Either it was by design or just stupid luck, that this was the day, she changed up my routine and pushed me to a new limit. On one of the worst days ever, where I had nothing left. It happened.
After the workout was over, I was really able to share with her what was going on. She said she's known for a while that I have been pushing too hard. Said she knows that I want to get this weight off so bad, but there's a block there that's keeping me from reaching my goals. Said I'm putting in so much effort for everyone and every thing except where I need to put it and that is in myself. Said I needed to make some changes and put things in the proper order!

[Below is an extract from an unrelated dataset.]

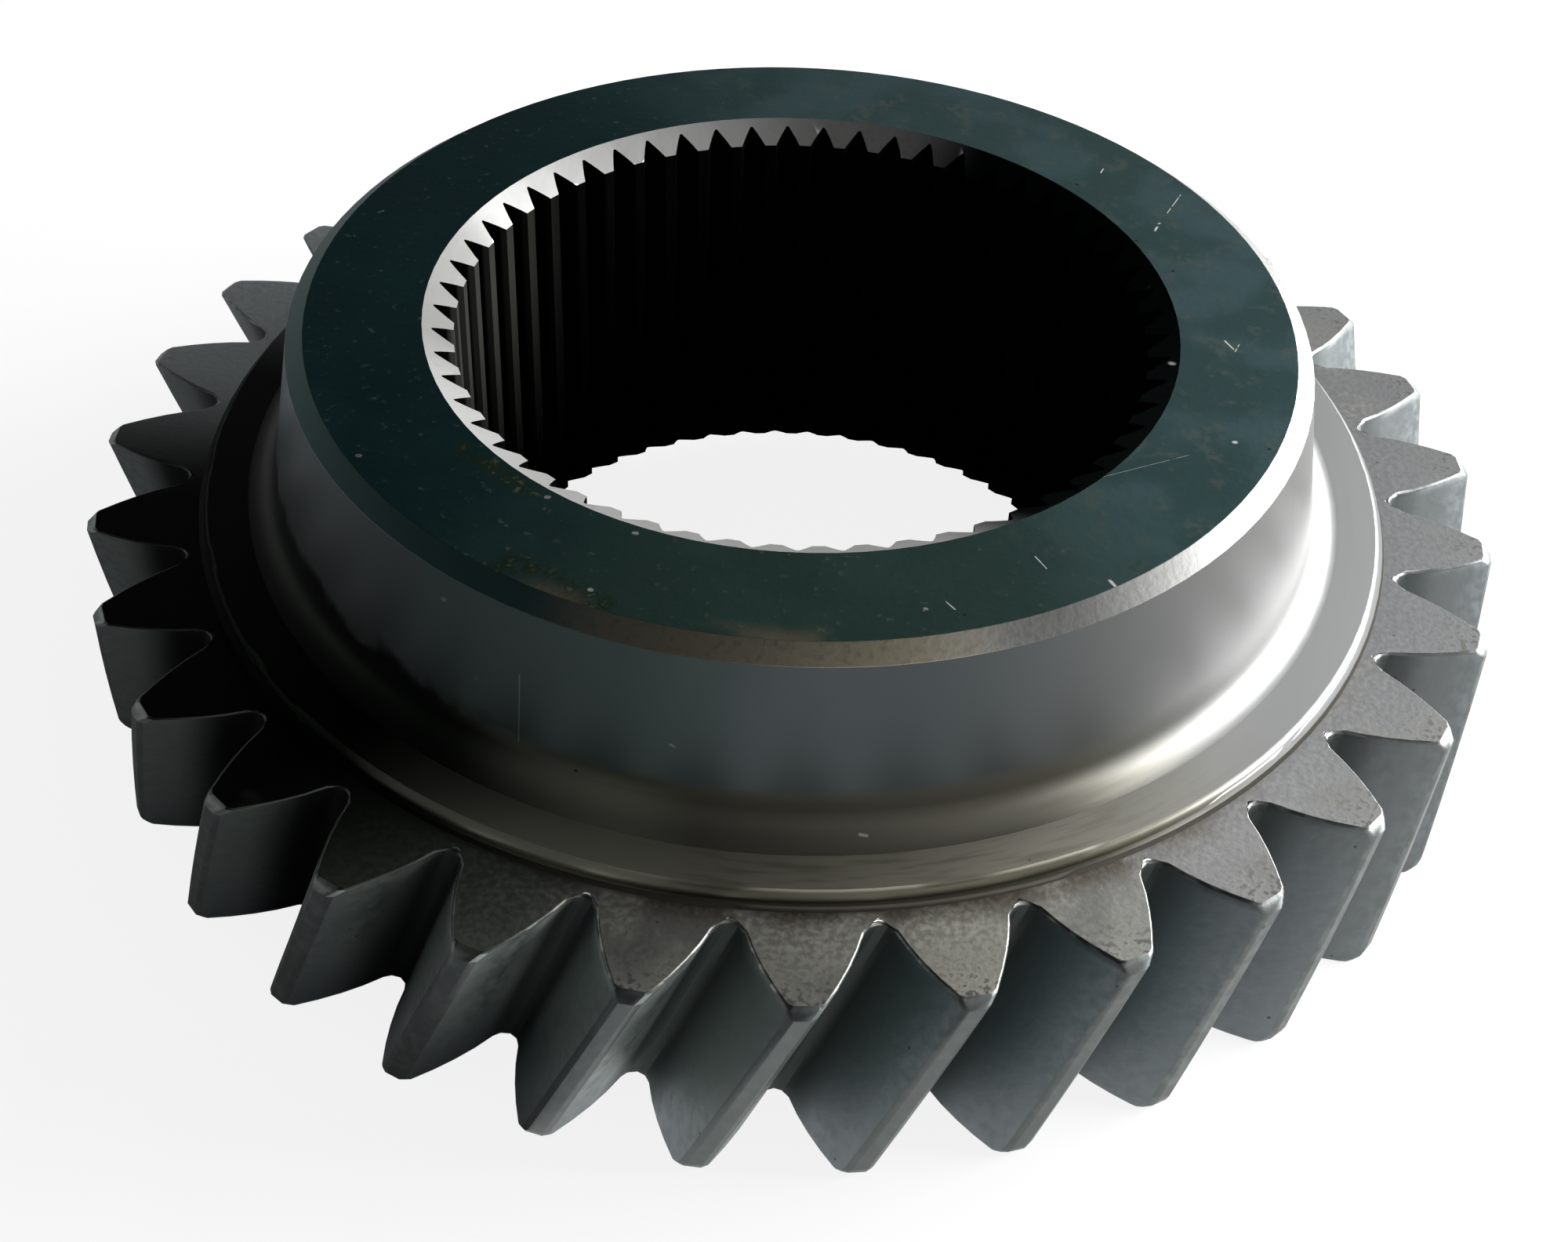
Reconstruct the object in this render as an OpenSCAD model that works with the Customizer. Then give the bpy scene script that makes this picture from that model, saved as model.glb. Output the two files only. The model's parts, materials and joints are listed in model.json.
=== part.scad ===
// Transmission gear: a helical toothed rim, a turned collar and a splined bore in one piece of steel.
// It is forged, turned, hobbed, broached, hardened and ground. All sizes are in millimetres.
// +Z is up the axis. The origin is on the axis, on the flat lower end face that the gear rests on.

/* [Teeth] */
// Number of teeth round the rim
gear_teeth = 31; // [30:1:32]
// Module of the teeth, measured square to the tooth
normal_module = 4; // [3.9:0.05:4.1]
// Helix angle at the pitch circle, right hand, in degrees
helix_angle = 21.5; // [20:0.5:23]
// Pressure angle, measured square to the tooth, in degrees
pressure_angle = 27; // [26:0.5:28]
// Profile shift, in modules
profile_shift = -0.13; // [-0.16:0.01:-0.1]
// Height of the teeth above the shifted pitch line, in modules
addendum = 1.03; // [0.98:0.01:1.06]
// Depth below the shifted pitch line where the flank runs into the round root, in modules
flank_depth = 1.1; // [1.06:0.01:1.14]
// Width of the toothed rim between its end faces
face_width = 22.3; // [20.3:0.5:25.3]
// Angle from +X to the middle of a tooth on the upper end face, in degrees
tooth_angle = 6.05; // [0:0.05:11.6]
// Bevel along both edges of each tooth tip
tip_edge = 0.35; // [0.25:0.05:0.5]
// Radial size of the bevel across the upper end of each tooth tip
end_bevel_w = 0.95; // [0.6:0.05:1.2]
// Height of the bevel across the upper end of each tooth tip
end_bevel_h = 0.8; // [0.5:0.1:1.2]
// Radius of the round across the lower end of each tooth tip
end_round = 1.3; // [1:0.1:1.6]
// Edge break along the whole tooth outline at both end faces
edge_break = 0.2; // [0.1:0.05:0.3]

/* [Collar] */
// Height of the collar above the toothed rim
collar_h = 19.6; // [16:0.2:24]
// Radius of the flat top face
collar_r = 47.5; // [46:0.25:48.5]
// Width of the bevel round the top face
collar_bevel_w = 1.75; // [1:0.25:2.25]
// Height of the bevel round the top face
collar_bevel_h = 1.3; // [0.8:0.1:2]
// Slope of the neck below the bevel, in degrees from the axis
neck_slope = 9.5; // [8:0.5:10.5]
// Radius of the cove at the foot of the neck
cove_r = 2.9; // [2.2:0.1:3.2]

/* [Shoulder] */
// Distance from the rim of the shoulder to the tooth roots
shoulder_margin = 2.55; // [2.45:0.05:2.85]
// Height of the shoulder above the toothed rim
shoulder_h = 1.55; // [1.3:0.05:2]
// Bevel on the rim of the shoulder
shoulder_bevel = 0.5; // [0.3:0.05:0.6]
// Width of the narrow step outside the shoulder
step_w = 0.45; // [0.3:0.05:0.6]
// Height of the narrow step above the toothed rim
step_h = 0.45; // [0.3:0.05:0.6]

/* [Bore] */
// Number of splines
spline_teeth = 57; // [56:1:58]
// Module of the splines
spline_module = 1.2; // [1.18:0.01:1.22]
// Pressure angle of the splines, in degrees
spline_pressure = 30; // [29:0.5:31]
// Depth of the grooves outside the spline pitch circle, in modules
groove_depth = 1.05; // [1:0.01:1.08]
// Height of the splines inside their pitch circle, in modules
spline_height = 0.62; // [0.5:0.02:0.7]
// Share of the spline pitch that is groove, at the pitch circle
groove_share = 0.467; // [0.455:0.003:0.485]
// How far the upper mouth opens beyond the grooves
mouth_w = 0.9; // [0.6:0.1:1.4]
// How far the lower mouth opens beyond the grooves
lower_mouth_w = 0.5; // [0.3:0.1:1]
// Slope of both mouths, in degrees from the end faces
mouth_slope = 30; // [26:1:40]

/* [Lower face] */
// Radius of the flat thrust face round the bore
thrust_r = 46; // [42:0.5:48]
// Distance from the shallow relief to the tooth roots
relief_margin = 3.6; // [3:0.2:4.6]
// Depth of the shallow relief between the thrust face and the rim
relief_depth = 0.8; // [0.4:0.1:1.2]

/* [Hidden] */
steel = [0.36, 0.38, 0.39];

// Points along a flank and along a root round, steps of the end round, and levels between the tooth ends
flank_points = 5;
root_points = 3;
end_steps = 3;
twist_levels = 5;

// The gear in the plane of rotation
flat_pressure = atan(tan(pressure_angle) / cos(helix_angle));
pitch_r = gear_teeth * normal_module / cos(helix_angle) / 2;
base_r = pitch_r * cos(flat_pressure);
tip_r = pitch_r + (addendum + profile_shift) * normal_module;
flank_r = pitch_r - (flank_depth - profile_shift) * normal_module;
tooth_step = 360 / gear_teeth;
turn_per_mm = tan(helix_angle) / pitch_r * 180 / PI;

// How far an involute has turned from the base circle where its pressure angle is a
function involute_turn(a) = tan(a) * 180 / PI - a;

// Half the angle that a tooth takes at the radius r
function tooth_half(r) =
    (90 + 360 / PI * profile_shift * tan(pressure_angle)) / gear_teeth
    + involute_turn(flat_pressure) - involute_turn(acos(base_r / r));

// The root is one full round, tangent to both flanks at flank_r
gap_half = tooth_step / 2 - tooth_half(flank_r);
flank_lean = gap_half + acos(base_r / flank_r);
round_r = flank_r * sin(gap_half) / cos(flank_lean);
round_centre = flank_r * cos(gap_half) + round_r * sin(flank_lean);
root_r = round_centre - round_r;

// One tooth and the root after it, as pairs of radius and angle from the tooth's middle. The outline shrinks
// into the tooth by inset, which leaves a smaller involute of the same base circle.
function inset_half(r, inset) = tooth_half(r) - inset / base_r * 180 / PI;
function flank_start(inset) = norm([base_r, sqrt(flank_r * flank_r - base_r * base_r) - inset]);
function flank_radius(k, tip, inset) =
    flank_start(inset) + (tip - tip_edge - flank_start(inset)) * k / (flank_points - 1);
function flank_point(k, tip, inset, side) =
    [flank_radius(k, tip, inset), side * inset_half(flank_radius(k, tip, inset), inset)];
function land_half(tip, inset) = inset_half(tip, inset) - tip_edge / tip * 180 / PI;
function round_turn(k) = (90 - flank_lean) * (2 * k / (root_points + 1) - 1);
function round_x(k, inset) = (round_r + inset) * sin(round_turn(k));
function round_y(k, inset) = round_centre - (round_r + inset) * cos(round_turn(k));
function tooth(tip, inset) = concat(
    [for (k = [0:flank_points - 1]) flank_point(k, tip, inset, -1)],
    [[tip, -land_half(tip, inset)], [tip, land_half(tip, inset)]],
    [for (k = [flank_points - 1:-1:0]) flank_point(k, tip, inset, 1)],
    [for (k = [1:root_points]) [norm([round_x(k, inset), round_y(k, inset)]),
        tooth_step / 2 + atan2(round_x(k, inset), round_y(k, inset))]]);
per_tooth = 2 * flank_points + 2 + root_points;
ring = gear_teeth * per_tooth;

// Each level is a height, the tip radius at it and how far the outline is inset at it
function end_angle(k) = 90 * k / end_steps;
levels = concat(
    [for (k = [0:end_steps - 1]) let (z = end_round * (1 - cos(end_angle(k))))
        [z, tip_r - end_round * (1 - sin(end_angle(k))), max(0, edge_break - z)]],
    [for (k = [0:twist_levels - 1])
        [end_round + (face_width - end_bevel_h - end_round) * k / (twist_levels - 1), tip_r, 0]],
    [[face_width - edge_break, tip_r - end_bevel_w * (1 - edge_break / end_bevel_h), 0]],
    [[face_width, tip_r - end_bevel_w, edge_break]]);

function polar(r, a, z) = [r * cos(a), r * sin(a), z];
function level_points(z, tip, inset) = [for (i = [0:gear_teeth - 1]) for (p = tooth(tip, inset))
    polar(p[0], p[1] + i * tooth_step + tooth_angle + (z - face_width) * turn_per_mm, z)];

// The end faces are laid from two many-sided lines inside the tooth roots. The web joins the inner one.
rim_line_margin = 0.4;
web_line_margin = 5.6;
rim_line_r = root_r - edge_break - rim_line_margin;
web_line_r = root_r - web_line_margin;
corners = 2 * gear_teeth;
function line_points(r, z) = [for (i = [0:corners - 1])
    polar(r, i * tooth_step / 2 + tooth_angle + (z - face_width) * turn_per_mm, z)];

top = len(levels) - 1;
low_rim = len(levels) * ring;
high_rim = low_rim + corners;
low_web = high_rim + corners;
high_web = low_web + corners;

// A band of triangle pairs between two closed lines of n points, seen from outside
function band(from, to, n) = [for (j = [0:n - 1]) for (half = [0, 1]) let (k = (j + 1) % n)
    half == 0 ? [from + j, to + j, to + k] : [from + j, to + k, from + k]];

// Triangles from the rim line to the outline of one end face, turned over for the upper one
function turned(f, over) = over ? [f[0], f[2], f[1]] : f;
function end_faces(first, line, over) = [
    for (i = [0:gear_teeth - 1])
        let (mid = line + 2 * i, gap = mid + 1, next = line + (2 * i + 2) % corners,
            start = i * per_tooth, last = start + 2 * flank_points + 1)
        for (f = concat(
            [for (j = [start:last - 1]) [mid, first + j, first + j + 1]],
            [for (j = [last:start + per_tooth - 1]) [gap, first + j, first + (j + 1) % ring]],
            [[mid, first + last, gap], [gap, first + (start + per_tooth) % ring, next]]))
            turned(f, over)];

module toothed_rim() {
    polyhedron(
        points = concat(
            [for (v = levels) each level_points(v[0], v[1], v[2])],
            line_points(rim_line_r, 0), line_points(rim_line_r, face_width),
            line_points(web_line_r, 0), line_points(web_line_r, face_width)),
        faces = concat(
            [for (v = [0:top - 1]) each band(v * ring, (v + 1) * ring, ring)],
            end_faces(0, low_rim, false),
            end_faces(top * ring, high_rim, true),
            band(low_web, low_rim, corners),
            band(high_rim, high_web, corners),
            band(high_web, low_web, corners)));
}

// The shallow relief turned into the lower face
relief_r = root_r - relief_margin;
past = 1;
module relief() {
    rotate_extrude($fn = 180)
        polygon([
            [thrust_r - past, -past], [relief_r + past, -past],
            [relief_r - relief_depth, relief_depth], [thrust_r + relief_depth, relief_depth]]);
}

// The hub and collar are one outline turned round the axis, from the lower face to the collar's top
shoulder_r = root_r - shoulder_margin;
neck_r = collar_r + collar_bevel_w;
cove_z = shoulder_h + cove_r;
cove_x = neck_r + (collar_h - collar_bevel_h - cove_z) * tan(neck_slope) + cove_r / cos(neck_slope);
cove_steps = 12;
foot_r = shoulder_r + shoulder_bevel + step_w + step_h;
under_r = (thrust_r + relief_r) / 2;
under_z = relief_depth / 2;

module hub() {
    rotate_extrude($fn = 180)
        polygon(concat(
            [[0, 0], [under_r, 0], [under_r, under_z], [foot_r, under_z]],
            [for (p = collar_outline()) [p[0], p[1] + face_width]]));
}

// The outline above the rim, its heights counted from the rim's upper face
function collar_outline() = concat(
    [[foot_r, -step_h], [foot_r - step_h, step_h]],
    [[shoulder_r + shoulder_bevel, step_h], [shoulder_r + shoulder_bevel, shoulder_h - shoulder_bevel]],
    [[shoulder_r, shoulder_h]],
    [for (k = [0:cove_steps]) let (a = (90 - neck_slope) * k / cove_steps)
        [cove_x - cove_r * sin(a), cove_z - cove_r * cos(a)]],
    [[neck_r, collar_h - collar_bevel_h], [collar_r, collar_h], [0, collar_h]]);

// The splines: internal involutes, given by the grooves between them
spline_pitch_r = spline_teeth * spline_module / 2;
spline_base_r = spline_pitch_r * cos(spline_pressure);
groove_r = spline_pitch_r + groove_depth * spline_module;
land_r = spline_pitch_r - spline_height * spline_module;
groove_points = 4;
function groove_half(r) = 180 / spline_teeth * groove_share
    + involute_turn(spline_pressure) - involute_turn(acos(spline_base_r / r));
function groove_radius(k) = land_r + (groove_r - land_r) * k / (groove_points - 1);
function groove() = concat(
    [for (k = [0:groove_points - 1]) [groove_radius(k), -groove_half(groove_radius(k))]],
    [for (k = [groove_points - 1:-1:0]) [groove_radius(k), groove_half(groove_radius(k))]]);

total_h = face_width + collar_h;

module splined_hole() {
    translate([0, 0, -past])
        linear_extrude(total_h + 2 * past)
            polygon([for (i = [0:spline_teeth - 1]) for (p = groove())
                let (a = p[1] + i * 360 / spline_teeth)
                [p[0] * cos(a), p[0] * sin(a)]]);
}

// A conical mouth that opens downwards at height 0, wider than the grooves by w
module mouth(w) {
    depth = (groove_r + w - land_r) * tan(mouth_slope);
    run = past / tan(mouth_slope);
    translate([0, 0, -past])
        cylinder(h = depth + 2 * past, r1 = groove_r + w + run, r2 = land_r - run, $fn = 180);
}

module gear() {
    color(steel)
        difference() {
            union() {
                toothed_rim();
                hub();
            }
            splined_hole();
            mouth(lower_mouth_w);
            translate([0, 0, total_h])
                mirror([0, 0, 1])
                    mouth(mouth_w);
            relief();
        }
}

gear();
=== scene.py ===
import json
import math

import bpy
from mathutils import Matrix, Vector


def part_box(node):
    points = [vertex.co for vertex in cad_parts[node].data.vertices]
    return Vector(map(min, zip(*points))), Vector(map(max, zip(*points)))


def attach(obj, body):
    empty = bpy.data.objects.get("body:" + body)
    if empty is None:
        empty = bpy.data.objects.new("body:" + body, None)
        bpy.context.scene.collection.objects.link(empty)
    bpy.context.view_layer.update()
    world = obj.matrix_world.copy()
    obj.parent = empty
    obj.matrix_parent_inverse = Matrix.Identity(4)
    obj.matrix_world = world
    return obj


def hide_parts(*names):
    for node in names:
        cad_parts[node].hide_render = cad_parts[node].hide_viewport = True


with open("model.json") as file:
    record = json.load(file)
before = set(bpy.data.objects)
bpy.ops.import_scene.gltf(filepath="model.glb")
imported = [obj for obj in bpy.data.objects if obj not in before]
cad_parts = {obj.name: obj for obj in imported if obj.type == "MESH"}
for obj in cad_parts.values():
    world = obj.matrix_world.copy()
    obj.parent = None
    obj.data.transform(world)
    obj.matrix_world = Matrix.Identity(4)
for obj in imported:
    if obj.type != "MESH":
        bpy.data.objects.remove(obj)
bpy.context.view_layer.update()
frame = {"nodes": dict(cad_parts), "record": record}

# The gear blank. One forging of alloy steel, turned, hobbed and broached, then hardened and ground.
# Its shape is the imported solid's own, joined up into one closed surface. It is worked below, and the
# finish of each machined surface comes with that surface.
MM = 0.001
mounts = {mount["name"]: [value / MM for value in mount["pos_m"]] for mount in frame["record"]["mounts"]}
top_z = mounts["collar_face"][2]
face_z = 2 * mounts["teeth"][2]
tip_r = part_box("gear")[1].x / MM

bpy.ops.object.select_all(action="DESELECT")
steel_mesh = frame["nodes"]["gear"].data.copy()
steel_mesh.materials.clear()
gear = bpy.data.objects.new("gear_steel", steel_mesh)
bpy.context.scene.collection.objects.link(gear)
bpy.context.view_layer.objects.active = gear
gear.select_set(True)
bpy.ops.object.mode_set(mode="EDIT")
bpy.ops.mesh.select_all(action="SELECT")
bpy.ops.mesh.remove_doubles(threshold=0.002 * MM)
bpy.ops.object.mode_set(mode="OBJECT")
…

So on the way home, I was able to reflect on this day and the past months. And I made a decision, that I did not ever think I could ever do. And I've decided to quit my weight loss and fitness journey. No no no!! I am joking (got to get in my comedy relief somewhere!!) No I decided that I am going to put me first. So tonight, instead of tackling all the things on my list. I'm going to enjoy the evening. Right now, as I was typing this, I had a Christmas movie on. The house was warm and cozy. I've had all the Christmas lights on, fireplace and candles lit and I enjoyed my evening!!! I enjoyed Christmas!!!
Some of the stuff on my list is just not going to get done and you know what? I'm OK with that!
I am asking the Lord to restore my peace and Joy and I'm going to spend the rest of the week enjoying the reason why we celebrate Christmas!!!
There is always next week to do what has to be done.
Keep focused on your weight loss and fitness journey. Do what you need to do for yourself and your family. Enjoy Christmas!! Really everything else can wait!!